Tyas Santoso
Kali pertama mengikuti penempatan suami sebagai diplomat muda berpangkat Sekretaris III di KBRI Bangkok, saya menemukan banyak hal baru yang belum pernah saya alami sebelumnya. Saya yang sebelumnya bekerja sebagai tenaga pengajar, jarang menemui hal-hal yang berbau protokoler dan di sinilah saya kemudian banyak belajar tentang aturan keprotokoleran. Termasuk tentang tata busana, cara berdandan, hingga tata cara jamuan makan.
Tak lama setelah kami tiba di Bangkok, KBRI Bangkok mengadakan upacara serah terima jabatan para pejabat. Kebetulan saat itu ada pejabat yang sudah selesai masa tugasnya di KBRI Bangkok dan harus kembali ke Jakarta. Tugasnya digantikan oleh pejabat yang baru datang. Pada upacara seperti ini, para istri diwajibkan untuk turut hadir dengan mengenakan baju nasional atau kebaya. Mau tak mau, saya harus memakai kebaya, jarit, lengkap dengan sanggulnya.

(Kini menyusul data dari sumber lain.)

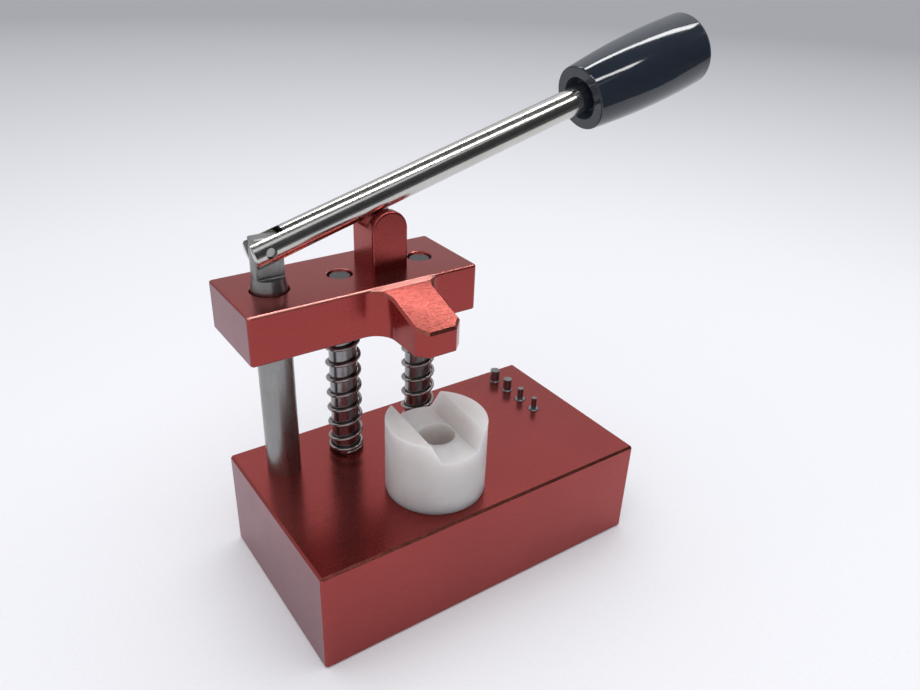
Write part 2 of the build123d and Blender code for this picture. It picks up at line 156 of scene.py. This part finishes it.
def grained_metal(name, colour, rough, grain, bump, stretch, turn=(0, 0, 0), start=(0, 0, 0),
                  mottle=0.12, mottle_scale=60.0, smudge=0.06, painted_top_shade=1.0):
    """Metal with fine tool lines, slow colour drift, faint smudges and, if wanted, tops darkened
    by painted shade.
    """
    material, graph, shader = new_material(name)
    along = own_place(graph, turn, stretch, start)
    plain = own_place(graph, turn, start=start)
    lines = graph.noise(along, grain, 5.0, 0.62)
    drift = graph.noise(plain, mottle_scale, 3.0)
    smear = graph.noise(plain, mottle_scale * 3.1, 4.0, 0.7)
    colour_now = graph.blend(graph.between(drift, 0.3, 0.7, 0.0, 1.0),
                             rgba(shade(colour, 1 - mottle)), rgba(shade(colour, 1 + mottle)))
    colour_now = graph.blend(graph.between(lines, 0.35, 0.75, 0.0, 0.35), colour_now,
                             rgba(shade(colour, 0.72)))
    # painted shade: faces that look straight up get a darker colour, standing in for shade on the
    # tops
    if painted_top_shade < 1.0:
        on_top = graph.math("GREATER_THAN", own_facing(graph)[2], 0.9)
        colour_now = graph.blend(on_top, colour_now, rgba(shade(colour, painted_top_shade)))
    gloss = graph.between(lines, 0.3, 0.7, rough * 0.82, rough * 1.18)
    gloss = graph.math("ADD", gloss, graph.between(smear, 0.45, 0.75, 0.0, smudge), True)
    relief = graph.add("ShaderNodeBump", Strength=1.0, Distance=bump, Height=lines)
    graph.put(shader, "Base_Color", colour_now)
    graph.put(shader, "Metallic", 1.0)
    graph.put(shader, "Roughness", gloss)
    graph.put(shader, "Normal", relief)
    return material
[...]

Repotnya, sejak kecil saya memang cenderung tomboi. Karena orangtua saya dua-duanya bekerja, saya sering dititipkan di rumah kakek-nenek. Melihat cucu perempuannya yang kurang menunjukkan sisi kewanitaannya, kakek saya sering berujar, “Cah wedok kok koyo cah lanang, ora tau nganggo rok, pethakilan.” Artinya lebih kurang seperti ini, “Anak perempuan kok seperti anak laki-laki, tidak pernah memakai rok, tingkahnya lasak.”
Pagi itu adalah kali pertama saya menghadiri acara resmi yang mengharuskan saya tampil berkebaya dan bersanggul. Rasanya saya seperti ingin menangis saat harus memasang sanggul. Saya baru menyadari betapa susah memakai sanggul sendiri. Saya jadi teringat nenek saya yang asli putri Solo, yang tiap hari bersanggul, sekalipun hanya di rumah.
Betapa melelahkannya ketika harus menyasak dan merapikan rambut, kemudian memakai sanggul cepol. Padahal, yang saya pakai sanggul modern yang sederhana, bukan sanggul Jawa yang biasa dipakai pengantin wanita lengkap dengan sunggar di samping telinga. Setelah sanggul sudah jadi apa adanya, saya pun mengenakan kebaya dan jarit.
Akhirnya, dengan percaya diri, saya menghadiri acara serah terima jabatan yang diadakan di aula kantor. Langkah kaki saya yang biasanya cepat dan panjang berubah menjadi pendek-pendek, pelan, dan lemah lembut. Saya lalu bergabung bersama ibu-ibu lain yang ternyata lebih cantik, feminin, dan terlihat lebih pantas berkebaya.